A hundred years ago, partnerships between clergy and labor unions flourished. Yet as the forces of industrialization transformed the trades in the late 19th century, and vocational education and liberal arts schools parted ways, a new mantra for the college-educated took root: “Do what you love.” The late Steve Jobs, in a 2005 Stanford commencement speech, stated, “You’ve got to find what you love. Your work is going to fill a large part of your life, and the only way to be truly satisfied is to do what you believe is great work. And the only way to do great work is to love what you do.” Work done out of necessity was devalued, and eventually conversations about Christianity and work applied the word vocation mostly to college kids contemplating work they would most enjoy.

Today, when American evangelical leaders talk about work, the working class—which is two-thirds of the American workforce—is largely absent. What are we missing? 

Daily Meaning or Daily Humiliations?

Years ago, I started Denver Institute after reading Studs Terkel’s 1971 classic Working, an oral history of working-class Americans. Work, Terkel says, “is about a search for daily meaning as well as daily bread, for recognition as well as cash, for astonishment rather than torpor; in short, for a sort of life rather than a Monday through Friday sort of dying.” 

Of course! I thought. This fit well with my graduate school angst (and growing boredom with my assignments). I liked the quote so much that I put it in my email signature. 

But somewhere along the way, I forgot that Terkel also believed work was centrally about “violence—to the spirit as well as the body. It is about ulcers as well as accidents, about shouting matches as well as fistfights, about nervous breakdowns as well as kicking the dog around. It is, above all (or beneath all), about daily humiliations.” 
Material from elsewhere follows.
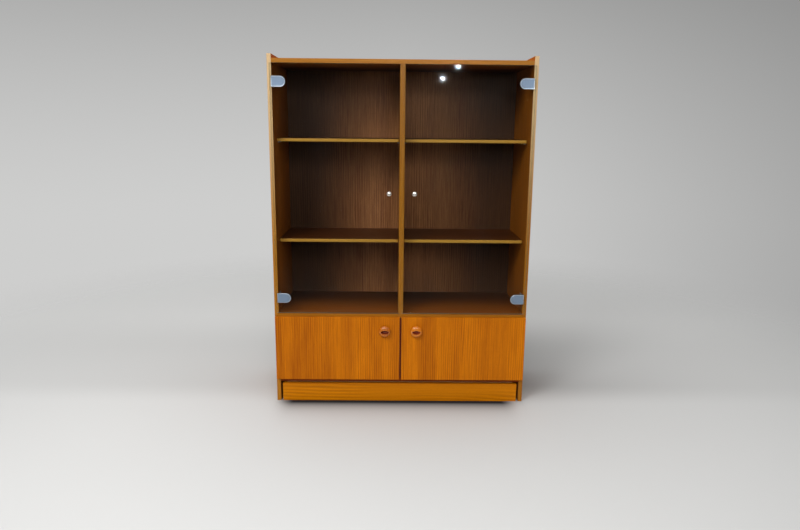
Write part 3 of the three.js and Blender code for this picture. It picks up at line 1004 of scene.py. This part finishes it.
# The two links between an arm and its cup, as straight straps cut along their length, and their rivets
def hingeLinks(kind, ends, body, hand):
    name = f"{kind}_hinge_links_{ends}"
    arm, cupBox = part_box(f"{kind}_hinge_arm_{ends}")[0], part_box(f"{kind}_hinge_cup_{ends}")[0]
    centre = middleOf(f"{kind}_hinge_cup_{ends}")
    z = centre.z
    armEnd = Vector((centre.x, arm.y + linkValues["armReach"][kind], z))
    cupEnd = Vector((centre.x, cupBox.y + linkValues["cupFloor"][kind], z))
    places = [centre.x + hand * linkValues["middle"][kind] + way * linkValues["spread"] for way in (-1, 1)]
    halfThick, halfTall = linkValues["thick"] / 2, linkValues["tall"] / 2
    straps = []
    for x in places:
        strap = block(
            "strap", (x - halfThick, cupEnd.y, z - halfTall), (x + halfThick, armEnd.y, z + halfTall),
        )
        softEdges(strap, linkValues["round"], 1)
        long = (armEnd.y - cupEnd.y) / 2
        pickEdges(strap, lambda a, b: abs(a.y - b.y) > long)
        bpy.ops.mesh.subdivide(number_cuts=linkValues["cuts"])
        leaveEdit()
        straps.append(strap)
    links = smoothed(dress(joined(name, straps), armSteel))
    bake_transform(links)
    radius, tall = linkValues["rivetRadius"], halfTall + linkValues["rivetProud"]
    for end, y, rider in (
        ("arm", armEnd.y - linkValues["rivetInArm"], "carcass"),
        ("cup", cupEnd.y + linkValues["rivetInCup"], body),
    ):
        rivets = [rod("pin", radius, (x, y, z - tall), (x, y, z + tall), 20) for x in places]
        for rivet in rivets:
            softEdges(rivet, linkValues["round"])
        fitted(dress(joined(f"{name}_rivets_{end}", rivets), steel), rider, "steel")


for side, hand in hands:
    for kind, body in (("glass", "glass_door_" + side), ("door", "cupboard_door_body_" + side)):
        for level in ("low", "high"):
            hingeLinks(kind, f"{level}_{side}", body, hand)


# Heads of the pins that hold the back panel in its rebates
def backPins():
    low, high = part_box("back_panel")
    inset, spacing = backPinValues["inset"], backPinValues["spacing"]
    radius, height = backPinValues["radius"], backPinValues["height"]
    profile = [(0, 0), (radius, 0), (radius * 0.8, height * 0.7), (0, height)]
    master = turned("pin", profile, 0, 0, 10)
    wide, tall = high.x - low.x - 2 * inset, high.z - low.z - 2 * inset
    columns, rows = round(wide / spacing), round(tall / spacing)
    spots = [(low.x + inset + wide * i / columns, z) for i in range(columns + 1)
             for z in (low.z + inset, high.z - inset)]
    spots += [(x, low.z + inset + tall * i / rows) for i in range(1, rows)
              for x in (low.x + inset, 0.0, high.x - inset)]
    pins = [placed(master, "pin", (x, high.y - backPinValues["sunk"], z)) for x, z in spots]
    bpy.data.objects.remove(master)
    return dress(joined("back_panel_pins", pins), steel)


fitted(backPins(), "carcass", "steel")
bpy.data.objects.remove(screwMaster)
print("fixings made")


stageValues = {
    "floorRadius": 3.4, "fadeFrom": 1.2, "paper": "cfcfce", "mottle": "bdbdbc",
    # darkening the floor to the right is painted shade
    "aside": 0.14, "asideFrom": -1.2, "asideTo": 2.0, "asideTone": "8c8c8c",  # the floor darkens to the right
}
# Shade on the floor: how strong it is, and how fast it fades with the distance in metres
contactValues = {
    "tone": "14161a", "share": 0.98, "frontFade": -20, "sideFade": -60, "backFade": -30,
    "frontReach": 0.018,
    "atEnds": 0.15, "pastEnd": 0.01, "leftEnd": 0.07, "rightEnd": 0.09,  # weaker at the two ends
}
shadeValues = {
    "tone": "101010", "left": 0.17, "right": 0.46, "leftFade": -0.55, "rightFade": -1.65, "turning": 0.3,
    "startFrom": -0.2, "startTo": 0.02, "endFrom": 0.45, "endTo": 1.1,  # along Y
}


# A round paper floor that fades into the backdrop
def floor():
    deselectAll()
    bpy.ops.mesh.primitive_circle_add(vertices=96, radius=stageValues["floorRadius"], fill_type="NGON")
    obj = settled("studio_floor")
    g = finish("studio paper")
    mottle = g.noise(g.place, 1.2, 3.0)
    fine = g.noise(g.place, 260.0, 2.0)
    colour = g.mixed(mottle * 0.12, paint(stageValues["paper"]), paint(stageValues["mottle"]))
    x, y = g.axis(g.place, "X"), g.axis(g.place, "Y")
    aside = g.between(x, stageValues["asideFrom"], stageValues["asideTo"]) * stageValues["aside"]
    # painted shade to the right
    colour = g.mixed(aside, colour, paint(stageValues["asideTone"]))

    def fading(rate):  # 1 at the bookcase, less with distance
        return g.maths("POWER", math.e, rate)

    low, high = cadBox
    frontFace = carcassFront - contactValues["frontReach"]
    left, right, front, behind = (
        g.maths("MAXIMUM", v, 0.0) for v in (low.x - x, x - high.x, frontFace - y, y - high.y)
    )
    past, atEnds = contactValues["pastEnd"], contactValues["atEnds"]
    leftEnd = g.between(x, low.x - past, low.x + contactValues["leftEnd"])
    rightEnd = 1 - g.between(x, high.x - contactValues["rightEnd"], high.x - past)
    contact = fading(
        front * contactValues["frontFade"] + (left + right) * contactValues["sideFade"]
        + behind * contactValues["backFade"]
    ) * (leftEnd * rightEnd * (1 - atEnds) + atEnds)
    leftShade = fading(left * shadeValues["leftFade"]) * shadeValues["left"]
    rightShade = fading(right * shadeValues["rightFade"]) * shadeValues["right"]
    turning = g.between(x, -shadeValues["turning"], shadeValues["turning"])
    along = g.between(y, shadeValues["startFrom"], shadeValues["startTo"])
    along = along * (1 - g.between(y, shadeValues["endFrom"], shadeValues["endTo"]))
    around = along * (leftShade * (1 - turning) + rightShade * turning)
    colour = g.mixed(around, colour, paint(shadeValues["tone"]))
    colour = g.mixed(contact * contactValues["share"], colour, paint(contactValues["tone"]))
    paper = g.node("ShaderNodeBsdfPrincipled", {}, {
        "Base Color": colour, "Roughness": g.clamped(fine * 0.1 + 0.85), "Normal": g.bump(fine, 0.0001, 0.2),
        "Specular IOR Level": 0.1,
    })
    away = g.between((x * x + y * y) ** 0.5, stageValues["fadeFrom"], stageValues["floorRadius"] * 0.98)
    gone = g.node("ShaderNodeBsdfTransparent")
    faded = g.node("ShaderNodeMixShader", {}, {0: away, 1: paper.outputs[0], 2: gone.outputs[0]})
    dress(obj, g.output(faded.outputs[0]))


# Backdrop: its brightness at the horizon, and how it falls off upwards and to the right
backdropValues = {
    "horizon": 0.617, "higher": 1.24, "higherFrom": -0.13, "highest": 0.4, "higherPower": 1.5,
    "aside": 0.8, "asidePower": 1.4,
}
airValues = {"low": 0.10, "high": 0.75}


# What the camera sees behind the floor, and a dimmer air that lights the object, brighter from above
def backdrop():
    g = Graph(bpy.data.worlds.new("studio air"), "Generated")
    up, aside = g.axis(g.place, "Z"), g.axis(g.place, "X")
    rise = g.maths("MINIMUM", g.clamped(up - backdropValues["higherFrom"]), backdropValues["highest"])
    rise = rise ** backdropValues["higherPower"] * backdropValues["higher"]
    dimmed = g.clamped(aside) ** backdropValues["asidePower"] * backdropValues["aside"]
    shown = (backdropValues["horizon"] - rise) * (1 - dimmed)
    air = g.between(up, 0.1, 0.9) * (airValues["high"] - airValues["low"]) + airValues["low"]
    seen = Value(g, g.node("ShaderNodeLightPath").outputs["Is Camera Ray"])
    strength = seen * shown + (1 - seen) * air
    light = g.node("ShaderNodeBackground", {}, {"Color": (1.0, 1.0, 0.99, 1.0), "Strength": strength})
    bpy.context.scene.world = g.output(light.outputs[0], "World")


softboxes = {  # place, point aimed at, size, power
    "key_softbox": ((-1.7, -2.8, 2.9), (0, 0, 0.6), (1.4, 1.2), 72.0),
    "front_softbox": ((0.2, -3.6, 2.2), (0, 0, 0.8), (2.0, 0.6), 31.0),
    "top_softbox": ((-0.4, 0.5, 4.5), (0, 0, 0), (2.4, 2.4), 52.0),
}
bulbs = {  # a pair of bare bulbs in front: place, radius, power
    "bulb_low": ((0.377, -3.4, 1.50), 0.022, 18.0),
    "bulb_high": ((0.503, -3.4, 1.607), 0.020, 16.0),
}


def lightUp(name, place, aim, size, power):
    deselectAll()
    bpy.ops.object.light_add(type="AREA", location=place)
    lamp = bpy.context.object
    lamp.name = name
    lamp.data.shape = "RECTANGLE"
    lamp.data.size, lamp.data.size_y = size
    lamp.data.energy = power
    lamp.rotation_euler = (Vector(aim) - Vector(place)).to_track_quat("-Z", "Y").to_euler()
    lamp.visible_camera = False


def hangBulb(name, place, radius, power):
    deselectAll()
    bpy.ops.object.light_add(type="POINT", radius=radius, location=place)
    lamp = bpy.context.object
    lamp.name = name
    lamp.data.energy = power
    lamp.visible_camera = False


floor()
backdrop()
for name, values in softboxes.items():
    lightUp(name, *values)
for name, values in bulbs.items():
    hangBulb(name, *values)

cameraValues = {
    "place": (-0.0292, -2.4643, 1.0999), "aside": 0.58, "down": 12.16, "roll": 0.55, "lens": 28.985,
}
deselectAll()
bpy.ops.object.camera_add(location=Vector(cameraValues["place"]) + Vector((0, carcassFront, 0)))
camera = bpy.context.object
camera.name = "camera"
camera.data.lens = cameraValues["lens"]
camera.data.sensor_width = 36
camera.data.dof.use_dof = False
camera.rotation_euler = (
    Matrix.Rotation(-math.radians(cameraValues["aside"]), 3, "Z")
    @ Matrix.Rotation(math.radians(90 - cameraValues["down"]), 3, "X")
    @ Matrix.Rotation(math.radians(cameraValues["roll"]), 3, "Z")
).to_euler()
bpy.context.scene.camera = camera
bpy.context.scene.view_settings.view_transform = "Standard"
print("stage set")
This didn’t sound like the workplaces I was used to. But the tension between Terkel’s two statements has started to resonate with me. In the past five years, we in Denver have hosted thousands of doctors, lawyers, entrepreneurs, and other young professionals at our events. But there’s been a conspicuous absence of home care workers, retail sales clerks, landscapers, janitors, or cooks. 

Calvin College philosopher James K. A. Smith—who once pulled 10-hour graveyard shifts on an air filter assembly line—observes, “The bias of the [faith and work] conversation toward professional, ‘creative,’ largely white-collar work means that many people who undertake manual or menial labor simply don’t see themselves as having a voice in this conversation.” 

It may be time to do some soul-searching. Have we, by which I mean myself and presumably many of this magazine’s readers, seen the culture-shaping power of work but been blind to the “daily humiliations” of those whose work we depend on each day? Have we been interpreting Scripture through our own professional class bias and failed to ask how working-class Americans think and feel about their work? 

The Great Divide

“Because hard work was such a high value for our family, it was also demoralizing,” says pastor Jim Mullins of Redemption Church in Tempe, Arizona. “One of the most difficult aspects of growing up was not the lack of money but the shame that would come with not having opportunities. That shame would boil into anger. I think a lot of the drug use and alcohol [use] that we experienced was a sort of numbing of the shame.”

Mullins’s story echoes the stories of millions of working-class Americans who have seen life deteriorate over the past 50 years in nearly every economic and social category. (I use the term “working-class” to mean those without a four-year college degree.)